花茎の高さは30〜50センチ、茎先に赤い花を5〜10個つけます。
日本では不吉な名前が多いせいか、あまり庭で栽培されませんが、
外国では花の美しさを買われて観賞用に好んで栽培されるとのことです。
さて、ここは 土屋薬局 中国漢方通信ですから、
再び 大塚敬節先生の 「漢方と民間薬百科」 (主婦の友社 昭和41年発行)より、
彼岸花の薬用としての使用法を紹介します。
薬用部位
球根 茎
薬効
あかぎれ、痔、歯痛、はれもの、しらくも(頭部白癬)
使用法
@あかぎれ 球根をおろし、米のりでぬってつける。
A痔 痔の痛むときに、茎を刻み、せんじた汁で幹部を洗うとよい。
B歯痛 球根をおろしたものとオオバコの葉とをよくねり合わせて、痛む側のほおにはる。
Cはれもの しらくも 球根を生のままですりつぶし、和紙にのべて患部にはる。
土ふまずにはって浮腫をとる。
球根をおろして、ヒマ(唐胡麻)の実をつぶしてねり合わせ、それを土ふまずにはると、
尿の出がよくなって浮腫がなおったり、腹膜にたまった水がとれたりすることがある。
四十年ほど前のことだが、私がみていた患者が、足に包帯をしているので聞いたところ、
腹膜炎がなおると教えられたので、シイエレ(土佐ではヒガンバナをこう呼ぶ)の根をつけているといった。
しかしこの患者には効がなかった。
その後、ワイル病の患者で、尿がでなくて困っている者に用いて、著効のあったことがある。
大塚先生の本は、いつ読んでも素晴らしいですね。
さて、ここで私には疑問がありました。
「彼岸(ひがん)」とは、なんだろう?
いつも 簡単に 「お彼岸」 だから、墓参り、先祖の霊を慰めるといいますが、
私には 本当のことは分かっていなかったのです。
「暑さ寒さも彼岸まで」
「お彼岸」は春分の日、秋分の日を中心として、その前後三日、計七日間をいいます。
この期間、お寺では法要が行われ家庭ではお墓参り等をします。
「彼岸(ひがん)」 とは仏教用語で「向こう岸」 という意味です。
いわゆる極楽浄土をさします。
「彼岸(ひがん)」 の対語は「此岸(しがん)」といいます。
「こちらの岸」 という意味です。
いわゆる娑婆(しゃば)を指すそうです。
春分秋分の日を中心に 「お彼岸」があるのは、
多くの仏教では極楽浄土は西方十万億土の彼方にあると考えられています。
従って太陽が真西に沈むこの日は極楽浄土の方角がはっきりわかるので、
「お彼岸」の期間には法要が盛んに営まれるそうです。
もう一つこういう考え方もあります。
春分と秋分の日は、一日の昼と夜の長さがほぼ同じです。
しかも、太陽は真東から上り真西に沈みます。
右にも左にも偏らない自然現象を、お釈迦さまの説かれた教えと重ね合わせ、
「中道」の思想のお彼岸という仏教行事になりました。
仏教では、私たちのいる世界は、「此岸(しがん)」と読んでいます。
欲望、迷い、悩み、苦しみ、など、生きているこの世界(此岸)は、煩悩で満ち溢れています。

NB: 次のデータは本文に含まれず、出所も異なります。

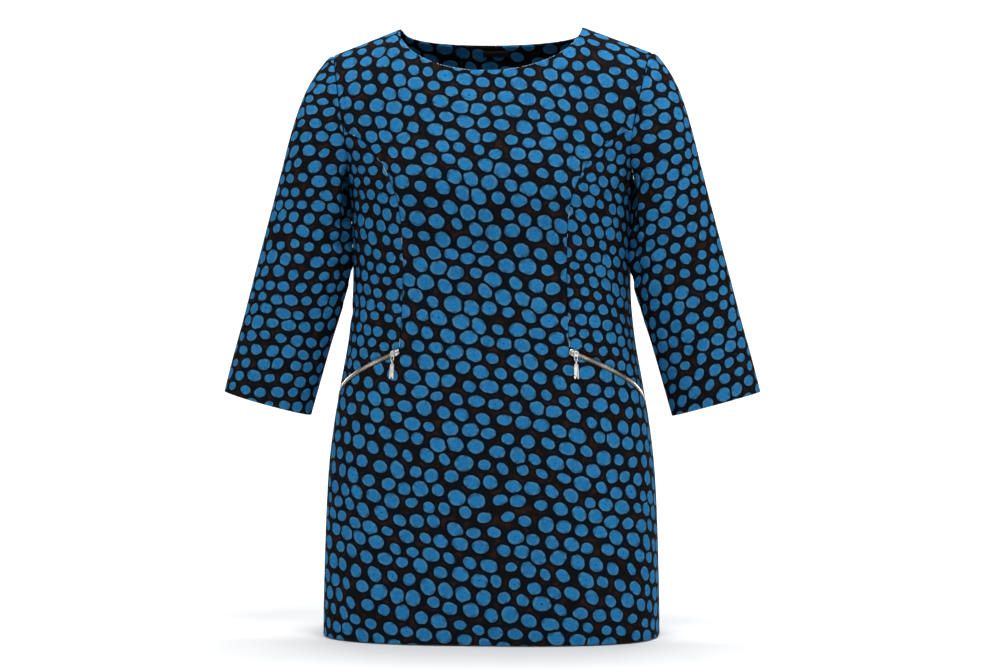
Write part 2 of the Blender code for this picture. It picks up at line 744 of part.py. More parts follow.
def make_slider(name, sign, metal, collection, cutters):
    """The slider's top plate, wider at its inner end, with the crown that holds the pull."""
    centre, normal, along, _ = zip_frame(sign)
    body = bmesh.new()
    bmesh.ops.create_cube(body, size=1.0)
    for vert in body.verts:
        width = SLIDER_OUTER_WIDTH if vert.co.x > 0 else SLIDER_INNER_WIDTH
        height = SLIDER_TOP if vert.co.z > 0 else SLIDER_BOTTOM
        vert.co = (vert.co.x * SLIDER_LENGTH, vert.co.y * width, height)
    mesh = bpy.data.meshes.new(name)
    body.to_mesh(mesh)
    body.free()
    slider = new_object(name, mesh, metal, collection)
    place = axes_matrix(centre, along, normal.cross(along), normal)
    slider.matrix_world = place
    bevel = slider.modifiers.new("rounded edges", "BEVEL")
    bevel.width = SLIDER_BEVEL
    bevel.segments = 2
    outer = POST_OFFSET + POST_HALF
    inner = POST_OFFSET - POST_SPACING - POST_HALF
    foot = (SLIDER_TOP + SLIDER_BOTTOM) / 2
    corner = (CROWN_TOP - CROWN_BOTTOM) * CROWN_CORNER
    bend = CROWN_TOP - corner
    staple = [(outer, foot), *arc(outer - corner, bend, corner, 0.0, math.pi / 2, 4)]
    staple += arc(inner + corner, bend, corner, math.pi / 2, math.pi, 4)
    staple += [(inner, foot), (inner + 2 * POST_HALF, foot), (inner + 2 * POST_HALF, CROWN_BOTTOM)]
    staple += [(outer - 2 * POST_HALF, CROWN_BOTTOM), (outer - 2 * POST_HALF, foot)]
    crown = plate(name + "_crown", [staple], CROWN_WIDTH, cutters)
    crown.matrix_world = place @ Matrix.Rotation(math.pi / 2, 4, "X")
    join_with(slider, [crown])


def pull_frame(sign):
    """The swing axis' foot on the cloth, then the pull's own directions: across, up and out."""
    centre, normal, along, down = zip_frame(sign)
    up = -down
    return centre + POST_OFFSET * along, up.cross(normal), up, normal


def make_pull_link(name, sign, metal, collection):
    """The flat link: its eye turns on the crown's post and its lower bar carries the pull."""
    origin, across, up, normal = pull_frame(sign)
    half = LINK_WIDTH / 2
    end = PIN_DISTANCE + PIN_HALF_WIDTH
    shoulder = math.asin(half / LINK_HEAD_RADIUS)
    head = arc(0.0, 0.0, LINK_HEAD_RADIUS, shoulder - math.pi / 2, 3 * math.pi / 2 - shoulder, 16)
    outline = head + [(-half, -end + PIN_HALF_WIDTH), (-half + PIN_HALF_WIDTH, -end)]
    outline += [(half - PIN_HALF_WIDTH, -end), (half, -end + PIN_HALF_WIDTH)]
    eye = arc(0.0, 0.0, LINK_EYE_RADIUS, 0.0, 2 * math.pi, 16)[:-1]
    side = LINK_WINDOW_WIDTH / 2
    sill = -PIN_DISTANCE + PIN_HALF_WIDTH
    window = [(side, sill), *arc(0.0, -LINK_WINDOW_TOP - side, side, 0.0, math.pi, 8), (-side, sill)]
    link = plate(name, [outline, eye, window], LINK_TOP - LINK_BOTTOM, collection)
    link.data.materials.append(metal)
    link.data.transform(Matrix.Translation((0.0, 0.0, (LINK_TOP + LINK_BOTTOM) / 2)))
    link.matrix_world = axes_matrix(origin, across, up, normal)


def make_pull_bar(name, sign, metal, collection, cutters):
    """The long pull: a knuckle round the link's lower bar and a web between two tapered ribs."""
    origin, across, up, normal = pull_frame(sign)
    pin = origin - PIN_DISTANCE * up + (LINK_TOP + LINK_BOTTOM) / 2 * normal
    place = axes_matrix(pin, across, up, normal)
    neck = KNUCKLE_WIDTH / 2 - BAR_NECK_INSET
    root = KNUCKLE_INNER_RADIUS + BAR_NECK_ROOT
    top = BAR_TOP_WIDTH / 2
    foot = BAR_BOTTOM_WIDTH / 2
    rib = BAR_RIB_BOTTOM_RADIUS
    outline = [(neck, -root), (-neck, -root)]
    shoulder = -BAR_START - BAR_RIB_TOP_RADIUS / 2
    outline += [(-neck, shoulder), (-top + BAR_RIB_TOP_RADIUS, shoulder)]
    outline += [(-foot + rib, -BAR_LENGTH + rib), (0.0, -BAR_LENGTH + rib + BAR_NOTCH)]
    outline += [(foot - rib, -BAR_LENGTH + rib), (top - BAR_RIB_TOP_RADIUS, shoulder), (neck, shoulder)]
    bar = plate(name, [outline], BAR_WEB_THICKNESS, collection)
    bar.data.materials.append(metal)
    bar.matrix_world = place
    ring = arc(0.0, 0.0, KNUCKLE_OUTER_RADIUS, 0.0, 2 * math.pi, 16)[:-1]
    hole = arc(0.0, 0.0, KNUCKLE_INNER_RADIUS, 0.0, 2 * math.pi, 16)[:-1]
    knuckle = plate(name + "_knuckle", [ring, hole], KNUCKLE_WIDTH, cutters)
    knuckle.matrix_world = place @ Matrix.Rotation(math.pi / 2, 4, "Y")
    ribs = [make_rib(name + "_rib", side, place, cutters) for side in (-1, 1)]
    join_with(bar, [knuckle, *ribs])


def make_rib(name, side, place, cutters):
    """One rounded rib: a tapered rod with domed ends down one edge of the pull."""
    top = (side * (BAR_TOP_WIDTH / 2 - BAR_RIB_TOP_RADIUS), -BAR_START)
    foot = (side * (BAR_BOTTOM_WIDTH / 2 - BAR_RIB_BOTTOM_RADIUS), -BAR_LENGTH)
    curve = bpy.data.curves.new(name, "CURVE")
    curve.dimensions = "3D"
    curve.bevel_depth = 1.0
    curve.bevel_resolution = 1
    curve.use_fill_caps = True
    spline = curve.splines.new("POLY")
    spline.points.add(len(RIB_PROFILE) - 1)
    for point, (share, fullness) in zip(spline.points, RIB_PROFILE):
        point.co = (blend(top[0], foot[0], share), blend(top[1], foot[1], share), 0.0, 1.0)
        point.radius = blend(BAR_RIB_TOP_RADIUS, BAR_RIB_BOTTOM_RADIUS, share) * fullness
    rod = bpy.data.objects.new(name, curve)
    cutters.objects.link(rod)
    graph = bpy.context.evaluated_depsgraph_get()
    mesh = bpy.data.meshes.new_from_object(rod.evaluated_get(graph))
    bpy.data.objects.remove(rod)
    bpy.data.curves.remove(curve)
    weld(mesh)
    rib = bpy.data.objects.new(name, mesh)
    cutters.objects.link(rib)
    rib.matrix_world = place
    return rib


def new_collection(name):
    collection = bpy.data.collections.new(name)
    bpy.context.scene.collection.children.link(collection)
    return collection


def main():
    for obj in list(bpy.data.objects):
        bpy.data.objects.remove(obj)
    dress = new_collection("shift_dress")
    cutters = new_collection("cutters")
    cutters.hide_render = True
    knit = new_material("printed knit", KNIT_BLUE, 0.85)
    facing = new_material("printed knit facing", FACING_BLUE, 0.9)
    label = new_material("woven label", LABEL_BLACK, 0.8)
    tape = new_material("woven zip tape", TAPE_BLACK, 0.85)
    teeth = new_material("antique metal teeth", CHAIN_METAL, 0.45, 1.0)
    metal = new_material("polished slider metal", SLIDER_METAL, 0.25, 1.0)

    make_front_panel(knit, dress)
    make_back_neck_facing(facing, dress)
    make_neck_label(label, dress)
    for side, sign in (("left", 1), ("right", -1)):
        make_side_front("side_front_" + side, sign, knit, dress)
        make_back("back_" + side, sign, knit, dress)
        make_sleeve("sleeve_" + side, sign, knit, dress)
        make_zip_tape("zip_tape_" + side, sign, tape, dress)
        make_zip_chain("zip_chain_" + side, sign, teeth, dress)
        make_slider("slider_" + side, sign, metal, dress, cutters)
        make_pull_link("pull_link_" + side, sign, metal, dress)
        make_pull_bar("pull_bar_" + side, sign, metal, dress, cutters)


main()
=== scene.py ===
"""Looks of the knitted shift dress: cloth shells with their folds, the dotted print, zips and stage.

Metres, +Z up, front facing -Y, wearer's left on +X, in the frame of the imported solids. The cloth
shells are laid on the same body sections, neckline, armholes and sleeve rings as the solids, at a
finer step, with seams that sink in, turned hems and soft creases.
"""

import functools
import math

import bmesh
import bpy
import numpy as np
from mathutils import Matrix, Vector, kdtree


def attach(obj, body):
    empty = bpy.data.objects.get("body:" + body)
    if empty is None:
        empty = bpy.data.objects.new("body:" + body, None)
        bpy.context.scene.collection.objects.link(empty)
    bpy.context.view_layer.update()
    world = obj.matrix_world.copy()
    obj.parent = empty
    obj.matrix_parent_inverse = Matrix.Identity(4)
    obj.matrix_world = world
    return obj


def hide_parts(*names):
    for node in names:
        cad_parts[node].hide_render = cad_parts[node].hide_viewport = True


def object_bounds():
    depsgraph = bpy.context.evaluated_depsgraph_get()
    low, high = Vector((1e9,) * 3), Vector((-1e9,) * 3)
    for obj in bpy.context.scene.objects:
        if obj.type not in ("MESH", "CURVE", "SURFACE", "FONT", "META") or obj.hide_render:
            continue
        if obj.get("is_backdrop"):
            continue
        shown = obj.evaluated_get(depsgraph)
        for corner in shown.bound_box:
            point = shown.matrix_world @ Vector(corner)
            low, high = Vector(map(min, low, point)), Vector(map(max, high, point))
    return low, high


bl_info = {
    "name": "Shift Dress",
    "version": (1, 0, 0),
    "blender": (4, 5, 0),
    "location": "3D View > Sidebar > Dress",
    "description": "Lays the cloth, print, zips and stage of a knitted shift dress",
    "category": "Object",
}

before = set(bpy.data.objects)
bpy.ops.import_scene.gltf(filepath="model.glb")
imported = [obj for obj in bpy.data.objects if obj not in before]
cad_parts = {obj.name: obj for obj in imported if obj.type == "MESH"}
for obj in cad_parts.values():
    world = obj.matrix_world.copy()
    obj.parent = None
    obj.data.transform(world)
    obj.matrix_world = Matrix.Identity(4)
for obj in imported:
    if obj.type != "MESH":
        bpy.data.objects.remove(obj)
CAD_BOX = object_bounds()

FRONT = -1
BACK = 1
# Gaps between neighbouring pieces
SEAM = 0.0004
ARMHOLE_GAP = 0.0005

# Heights on the body
HEM = -0.845
UNDERARM = -0.222
CHEST = -0.150

# Horizontal sections of the worn dress
# height, half width, front depth, back depth, squareness
BODY_SECTIONS = (
    (-0.845, 0.2340, 0.1560, 0.1390, 2.75),
    (-0.773, 0.2332, 0.1552, 0.1410, 2.70),
    (-0.717, 0.2318, 0.1545, 0.1425, 2.65),
    (-0.661, 0.2298, 0.1535, 0.1430, 2.60),
    (-0.605, 0.2262, 0.1520, 0.1430, 2.60),
    (-0.549, 0.2193, 0.1495, 0.1400, 2.55),
    (-0.493, 0.2100, 0.1455, 0.1320, 2.50),
    (-0.437, 0.2002, 0.1405, 0.1210, 2.45),
    (-0.381, 0.1946, 0.1365, 0.1110, 2.40),
    (-0.340, 0.1938, 0.1355, 0.1080, 2.40),
    (-0.300, 0.1945, 0.1385, 0.1090, 2.40),
    (-0.260, 0.1962, 0.1435, 0.1135, 2.40),
    (-0.222, 0.2000, 0.1445, 0.1180, 2.40),
    (-0.190, 0.2080, 0.1365, 0.1190, 2.40),
    (-0.150, 0.2290, 0.1210, 0.1160, 2.40),
    (-0.110, 0.2520, 0.1050, 0.1080, 2.40),
)
BUST_HALF_SPACING = 0.092
BUST_HEIGHT = -0.226
BUST_FULLNESS = 0.007
BUST_RADIUS_ACROSS = 0.060
BUST_RADIUS_UP = 0.055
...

一方、苦しみのない、本当の幸せ、真実の幸福の世界が 「彼岸(ひがん)」 です。
「彼岸(ひがん)」は、仏様(ほとけさま)の世界です。
私たちのご先祖様も住んでいる、安らぎの境地。
大きな川をはさんで向こう岸(彼岸)に仏の世界があり、
私たちはこちらの岸(此岸) にいます。
彼岸は、仏の世界であり、悟りの世界であり、此岸は凡夫の世界であり、迷いの世界です。
迷いの岸 (此岸)から、悟りの彼岸に到る(到彼岸)のが、仏教の目的であり、「彼岸」の意味なのです。
彼岸花の咲くころは、祖先を敬いながら、こころ安らかに生きていこう。
生きてるうちは、いろいろと悩みや苦しみもありますが、
たまには 「彼岸」にいる気持ちで、大らかなこころ をもちたいものです。